**JOB**
Begin with the line that contains "points = [vertex.co" and continue down through the line that contains "LENS, SENSOR = 48.66, 36"; reproduce those lines exactly and only those.

— START OF SUPPLIED INFORMATION —

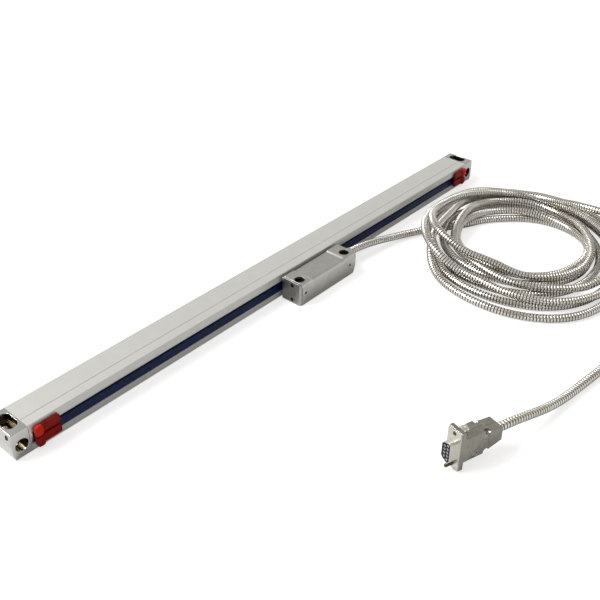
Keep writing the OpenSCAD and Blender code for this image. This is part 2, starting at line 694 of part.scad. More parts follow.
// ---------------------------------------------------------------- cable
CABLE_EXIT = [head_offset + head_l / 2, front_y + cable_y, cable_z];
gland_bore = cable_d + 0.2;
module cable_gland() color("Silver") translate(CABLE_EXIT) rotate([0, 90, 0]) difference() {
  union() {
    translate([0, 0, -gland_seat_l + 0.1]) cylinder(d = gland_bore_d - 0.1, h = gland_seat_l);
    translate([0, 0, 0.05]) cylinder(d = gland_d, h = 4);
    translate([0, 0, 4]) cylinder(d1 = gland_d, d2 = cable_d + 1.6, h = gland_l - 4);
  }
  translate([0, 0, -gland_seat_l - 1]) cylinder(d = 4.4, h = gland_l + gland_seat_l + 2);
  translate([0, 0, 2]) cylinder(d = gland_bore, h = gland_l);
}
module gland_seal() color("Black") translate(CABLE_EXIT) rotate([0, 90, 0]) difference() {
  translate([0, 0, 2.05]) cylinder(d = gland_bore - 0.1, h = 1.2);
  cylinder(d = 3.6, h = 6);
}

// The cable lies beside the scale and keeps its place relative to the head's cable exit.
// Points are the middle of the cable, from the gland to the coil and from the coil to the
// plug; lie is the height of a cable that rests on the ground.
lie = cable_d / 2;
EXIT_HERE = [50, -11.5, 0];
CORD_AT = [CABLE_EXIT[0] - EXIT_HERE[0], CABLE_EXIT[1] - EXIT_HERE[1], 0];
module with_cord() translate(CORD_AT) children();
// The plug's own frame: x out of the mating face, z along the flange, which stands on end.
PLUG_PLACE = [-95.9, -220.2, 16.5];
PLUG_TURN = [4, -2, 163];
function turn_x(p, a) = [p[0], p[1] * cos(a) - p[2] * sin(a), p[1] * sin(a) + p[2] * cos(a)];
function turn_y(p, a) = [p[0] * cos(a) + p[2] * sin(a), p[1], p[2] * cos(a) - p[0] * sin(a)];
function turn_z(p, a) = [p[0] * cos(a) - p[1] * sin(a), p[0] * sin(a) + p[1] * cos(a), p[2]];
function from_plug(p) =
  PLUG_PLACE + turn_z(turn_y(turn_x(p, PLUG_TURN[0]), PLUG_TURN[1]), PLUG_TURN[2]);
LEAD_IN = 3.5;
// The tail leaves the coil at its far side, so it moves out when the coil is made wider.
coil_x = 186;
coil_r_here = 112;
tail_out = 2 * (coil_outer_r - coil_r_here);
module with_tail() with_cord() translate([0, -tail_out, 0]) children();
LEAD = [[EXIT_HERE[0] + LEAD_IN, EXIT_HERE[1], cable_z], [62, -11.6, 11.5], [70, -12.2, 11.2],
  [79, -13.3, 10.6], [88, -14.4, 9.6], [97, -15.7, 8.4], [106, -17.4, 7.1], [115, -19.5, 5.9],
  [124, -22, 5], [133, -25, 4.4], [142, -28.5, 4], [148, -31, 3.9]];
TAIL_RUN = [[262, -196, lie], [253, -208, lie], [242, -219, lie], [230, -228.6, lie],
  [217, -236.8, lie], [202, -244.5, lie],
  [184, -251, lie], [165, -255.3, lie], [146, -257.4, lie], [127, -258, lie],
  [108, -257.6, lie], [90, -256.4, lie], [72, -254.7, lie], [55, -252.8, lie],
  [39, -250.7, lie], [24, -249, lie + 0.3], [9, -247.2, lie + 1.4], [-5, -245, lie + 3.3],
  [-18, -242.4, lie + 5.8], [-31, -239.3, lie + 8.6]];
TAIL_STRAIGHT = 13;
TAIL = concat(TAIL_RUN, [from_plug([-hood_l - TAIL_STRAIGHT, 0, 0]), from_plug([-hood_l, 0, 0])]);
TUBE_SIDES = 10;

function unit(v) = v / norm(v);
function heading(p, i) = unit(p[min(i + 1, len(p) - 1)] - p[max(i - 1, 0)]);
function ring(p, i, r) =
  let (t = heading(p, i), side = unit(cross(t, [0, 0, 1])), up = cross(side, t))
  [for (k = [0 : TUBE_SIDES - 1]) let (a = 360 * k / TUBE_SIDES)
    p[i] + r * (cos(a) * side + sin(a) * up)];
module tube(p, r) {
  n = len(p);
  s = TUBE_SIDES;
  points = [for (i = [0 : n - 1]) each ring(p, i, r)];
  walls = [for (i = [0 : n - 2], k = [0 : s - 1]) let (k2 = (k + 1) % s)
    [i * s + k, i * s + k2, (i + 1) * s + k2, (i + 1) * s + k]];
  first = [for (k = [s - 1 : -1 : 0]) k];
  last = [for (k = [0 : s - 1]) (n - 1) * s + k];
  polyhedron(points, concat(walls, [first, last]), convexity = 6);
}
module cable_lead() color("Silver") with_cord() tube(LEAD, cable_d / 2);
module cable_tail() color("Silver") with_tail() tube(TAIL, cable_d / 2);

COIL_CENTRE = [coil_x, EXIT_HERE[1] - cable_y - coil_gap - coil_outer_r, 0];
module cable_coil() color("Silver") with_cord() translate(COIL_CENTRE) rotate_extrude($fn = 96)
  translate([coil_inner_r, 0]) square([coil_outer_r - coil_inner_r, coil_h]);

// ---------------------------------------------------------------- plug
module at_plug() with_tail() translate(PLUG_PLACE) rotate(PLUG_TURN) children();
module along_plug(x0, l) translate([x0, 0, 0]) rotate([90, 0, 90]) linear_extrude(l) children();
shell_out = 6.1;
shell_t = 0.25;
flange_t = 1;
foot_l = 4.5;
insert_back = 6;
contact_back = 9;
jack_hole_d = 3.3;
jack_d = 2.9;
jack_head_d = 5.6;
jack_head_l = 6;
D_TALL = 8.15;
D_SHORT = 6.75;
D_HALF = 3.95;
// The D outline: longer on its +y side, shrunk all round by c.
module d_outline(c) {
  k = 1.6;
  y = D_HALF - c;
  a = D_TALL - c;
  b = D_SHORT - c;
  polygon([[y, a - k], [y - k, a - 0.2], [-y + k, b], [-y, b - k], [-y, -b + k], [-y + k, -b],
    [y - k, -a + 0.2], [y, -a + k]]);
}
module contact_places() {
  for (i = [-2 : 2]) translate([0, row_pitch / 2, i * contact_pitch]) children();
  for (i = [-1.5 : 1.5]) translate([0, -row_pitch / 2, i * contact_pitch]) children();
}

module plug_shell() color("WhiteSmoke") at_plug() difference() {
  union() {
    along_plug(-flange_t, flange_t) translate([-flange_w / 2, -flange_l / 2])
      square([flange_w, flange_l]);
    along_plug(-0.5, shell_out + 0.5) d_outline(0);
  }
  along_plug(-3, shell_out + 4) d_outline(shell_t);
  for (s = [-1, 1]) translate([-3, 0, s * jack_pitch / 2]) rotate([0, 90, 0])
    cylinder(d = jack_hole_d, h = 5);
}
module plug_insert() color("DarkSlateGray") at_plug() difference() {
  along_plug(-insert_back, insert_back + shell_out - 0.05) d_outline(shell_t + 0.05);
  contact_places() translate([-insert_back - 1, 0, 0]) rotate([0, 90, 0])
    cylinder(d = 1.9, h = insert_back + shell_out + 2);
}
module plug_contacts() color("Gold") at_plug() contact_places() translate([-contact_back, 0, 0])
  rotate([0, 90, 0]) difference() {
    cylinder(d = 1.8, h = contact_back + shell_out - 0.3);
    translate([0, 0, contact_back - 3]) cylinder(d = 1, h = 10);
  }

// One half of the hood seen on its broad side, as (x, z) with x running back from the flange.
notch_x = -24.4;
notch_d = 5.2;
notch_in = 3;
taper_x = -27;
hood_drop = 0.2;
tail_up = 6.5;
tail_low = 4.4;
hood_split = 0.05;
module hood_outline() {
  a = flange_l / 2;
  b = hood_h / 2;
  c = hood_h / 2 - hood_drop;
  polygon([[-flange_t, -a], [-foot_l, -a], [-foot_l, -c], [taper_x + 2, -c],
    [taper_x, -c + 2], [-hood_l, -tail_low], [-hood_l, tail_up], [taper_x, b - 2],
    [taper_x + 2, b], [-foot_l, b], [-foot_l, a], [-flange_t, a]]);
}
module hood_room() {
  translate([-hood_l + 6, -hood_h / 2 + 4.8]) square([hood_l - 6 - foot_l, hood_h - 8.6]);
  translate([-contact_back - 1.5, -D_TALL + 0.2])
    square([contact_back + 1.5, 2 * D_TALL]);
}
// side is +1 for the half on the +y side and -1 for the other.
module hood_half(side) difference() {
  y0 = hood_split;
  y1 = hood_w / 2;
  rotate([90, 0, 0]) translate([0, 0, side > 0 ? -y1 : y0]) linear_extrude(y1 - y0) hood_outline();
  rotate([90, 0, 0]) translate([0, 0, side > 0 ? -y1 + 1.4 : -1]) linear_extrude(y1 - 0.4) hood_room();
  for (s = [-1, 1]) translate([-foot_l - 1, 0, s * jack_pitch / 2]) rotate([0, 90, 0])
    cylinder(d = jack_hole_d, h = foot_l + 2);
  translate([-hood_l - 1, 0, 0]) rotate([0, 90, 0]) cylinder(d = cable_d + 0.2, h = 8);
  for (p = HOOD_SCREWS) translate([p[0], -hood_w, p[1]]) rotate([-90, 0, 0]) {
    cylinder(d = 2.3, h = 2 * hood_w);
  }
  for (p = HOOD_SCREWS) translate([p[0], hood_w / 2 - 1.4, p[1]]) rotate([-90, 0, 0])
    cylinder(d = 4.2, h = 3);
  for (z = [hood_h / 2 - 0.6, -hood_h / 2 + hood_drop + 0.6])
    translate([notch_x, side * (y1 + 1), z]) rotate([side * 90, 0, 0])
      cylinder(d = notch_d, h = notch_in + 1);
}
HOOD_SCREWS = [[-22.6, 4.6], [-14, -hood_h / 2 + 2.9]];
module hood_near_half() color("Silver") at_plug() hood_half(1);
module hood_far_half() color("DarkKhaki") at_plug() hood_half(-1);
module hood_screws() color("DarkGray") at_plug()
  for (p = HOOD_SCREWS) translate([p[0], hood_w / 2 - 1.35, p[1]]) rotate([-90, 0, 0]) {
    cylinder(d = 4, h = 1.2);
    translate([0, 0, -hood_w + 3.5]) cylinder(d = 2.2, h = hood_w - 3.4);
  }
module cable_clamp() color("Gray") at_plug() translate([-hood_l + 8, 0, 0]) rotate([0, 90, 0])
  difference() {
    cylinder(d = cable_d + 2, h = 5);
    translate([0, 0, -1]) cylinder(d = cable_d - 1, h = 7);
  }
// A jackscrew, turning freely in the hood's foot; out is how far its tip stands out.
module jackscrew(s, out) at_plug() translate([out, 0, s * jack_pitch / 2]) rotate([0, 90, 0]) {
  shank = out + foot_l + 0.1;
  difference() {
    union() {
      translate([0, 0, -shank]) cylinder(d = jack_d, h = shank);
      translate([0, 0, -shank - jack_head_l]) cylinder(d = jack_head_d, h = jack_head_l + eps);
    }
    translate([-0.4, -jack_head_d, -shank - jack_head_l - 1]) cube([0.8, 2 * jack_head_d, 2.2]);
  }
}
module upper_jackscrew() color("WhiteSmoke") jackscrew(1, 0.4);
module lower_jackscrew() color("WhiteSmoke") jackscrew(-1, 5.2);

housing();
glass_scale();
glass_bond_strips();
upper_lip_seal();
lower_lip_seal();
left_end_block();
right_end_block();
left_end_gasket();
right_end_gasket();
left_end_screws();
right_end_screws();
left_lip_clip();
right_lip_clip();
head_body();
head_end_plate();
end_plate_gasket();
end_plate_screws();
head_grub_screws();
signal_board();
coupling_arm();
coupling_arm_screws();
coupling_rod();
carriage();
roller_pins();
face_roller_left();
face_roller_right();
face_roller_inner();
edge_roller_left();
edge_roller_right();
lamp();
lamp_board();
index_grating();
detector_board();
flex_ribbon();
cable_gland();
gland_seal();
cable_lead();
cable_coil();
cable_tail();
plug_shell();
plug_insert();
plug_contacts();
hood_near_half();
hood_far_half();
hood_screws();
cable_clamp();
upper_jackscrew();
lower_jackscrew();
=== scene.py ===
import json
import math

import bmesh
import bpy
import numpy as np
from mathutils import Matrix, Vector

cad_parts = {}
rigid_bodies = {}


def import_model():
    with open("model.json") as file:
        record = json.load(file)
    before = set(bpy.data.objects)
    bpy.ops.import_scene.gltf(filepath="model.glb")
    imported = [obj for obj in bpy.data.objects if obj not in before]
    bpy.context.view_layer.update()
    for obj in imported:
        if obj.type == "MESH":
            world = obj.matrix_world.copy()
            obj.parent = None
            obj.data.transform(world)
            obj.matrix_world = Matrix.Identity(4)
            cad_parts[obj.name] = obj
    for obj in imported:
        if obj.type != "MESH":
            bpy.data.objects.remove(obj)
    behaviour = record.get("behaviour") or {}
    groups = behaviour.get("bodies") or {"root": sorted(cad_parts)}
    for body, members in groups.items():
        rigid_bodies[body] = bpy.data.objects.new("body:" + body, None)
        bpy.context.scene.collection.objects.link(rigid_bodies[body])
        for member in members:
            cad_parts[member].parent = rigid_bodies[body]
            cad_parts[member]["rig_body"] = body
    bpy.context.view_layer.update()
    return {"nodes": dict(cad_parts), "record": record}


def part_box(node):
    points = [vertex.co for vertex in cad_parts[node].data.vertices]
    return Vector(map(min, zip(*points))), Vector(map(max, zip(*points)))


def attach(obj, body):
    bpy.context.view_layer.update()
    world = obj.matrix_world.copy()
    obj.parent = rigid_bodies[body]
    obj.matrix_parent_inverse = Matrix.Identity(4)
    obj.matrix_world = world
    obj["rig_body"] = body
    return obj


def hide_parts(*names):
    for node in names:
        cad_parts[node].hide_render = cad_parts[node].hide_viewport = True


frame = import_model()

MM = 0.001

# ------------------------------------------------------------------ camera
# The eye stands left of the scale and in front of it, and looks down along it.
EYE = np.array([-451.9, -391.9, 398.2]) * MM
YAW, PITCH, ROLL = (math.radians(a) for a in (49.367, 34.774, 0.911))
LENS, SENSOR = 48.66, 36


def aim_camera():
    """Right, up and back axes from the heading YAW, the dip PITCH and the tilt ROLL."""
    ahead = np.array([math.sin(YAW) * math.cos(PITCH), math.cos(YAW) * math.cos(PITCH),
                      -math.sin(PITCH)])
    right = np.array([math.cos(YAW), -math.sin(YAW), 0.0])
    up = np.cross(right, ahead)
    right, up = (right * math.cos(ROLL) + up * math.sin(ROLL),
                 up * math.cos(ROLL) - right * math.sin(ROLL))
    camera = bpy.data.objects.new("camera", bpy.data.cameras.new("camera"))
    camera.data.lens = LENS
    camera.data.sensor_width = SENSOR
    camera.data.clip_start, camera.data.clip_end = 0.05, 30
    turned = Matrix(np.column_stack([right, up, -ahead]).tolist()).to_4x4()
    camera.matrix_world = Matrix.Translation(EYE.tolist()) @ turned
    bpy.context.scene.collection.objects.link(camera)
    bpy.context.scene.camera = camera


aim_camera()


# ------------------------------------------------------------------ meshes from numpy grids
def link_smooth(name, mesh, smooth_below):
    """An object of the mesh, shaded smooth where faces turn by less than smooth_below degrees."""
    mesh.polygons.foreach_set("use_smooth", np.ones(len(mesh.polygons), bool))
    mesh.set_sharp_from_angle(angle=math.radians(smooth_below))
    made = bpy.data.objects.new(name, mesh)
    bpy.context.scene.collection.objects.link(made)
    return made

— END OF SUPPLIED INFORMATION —

**OUTPUT OF THE TASK**
    points = [vertex.co for vertex in cad_parts[node].data.vertices]
    return Vector(map(min, zip(*points))), Vector(map(max, zip(*points)))


def attach(obj, body):
    bpy.context.view_layer.update()
    world = obj.matrix_world.copy()
    obj.parent = rigid_bodies[body]
    obj.matrix_parent_inverse = Matrix.Identity(4)
    obj.matrix_world = world
    obj["rig_body"] = body
    return obj


def hide_parts(*names):
    for node in names:
        cad_parts[node].hide_render = cad_parts[node].hide_viewport = True


frame = import_model()

MM = 0.001

# ------------------------------------------------------------------ camera
# The eye stands left of the scale and in front of it, and looks down along it.
EYE = np.array([-451.9, -391.9, 398.2]) * MM
YAW, PITCH, ROLL = (math.radians(a) for a in (49.367, 34.774, 0.911))
LENS, SENSOR = 48.66, 36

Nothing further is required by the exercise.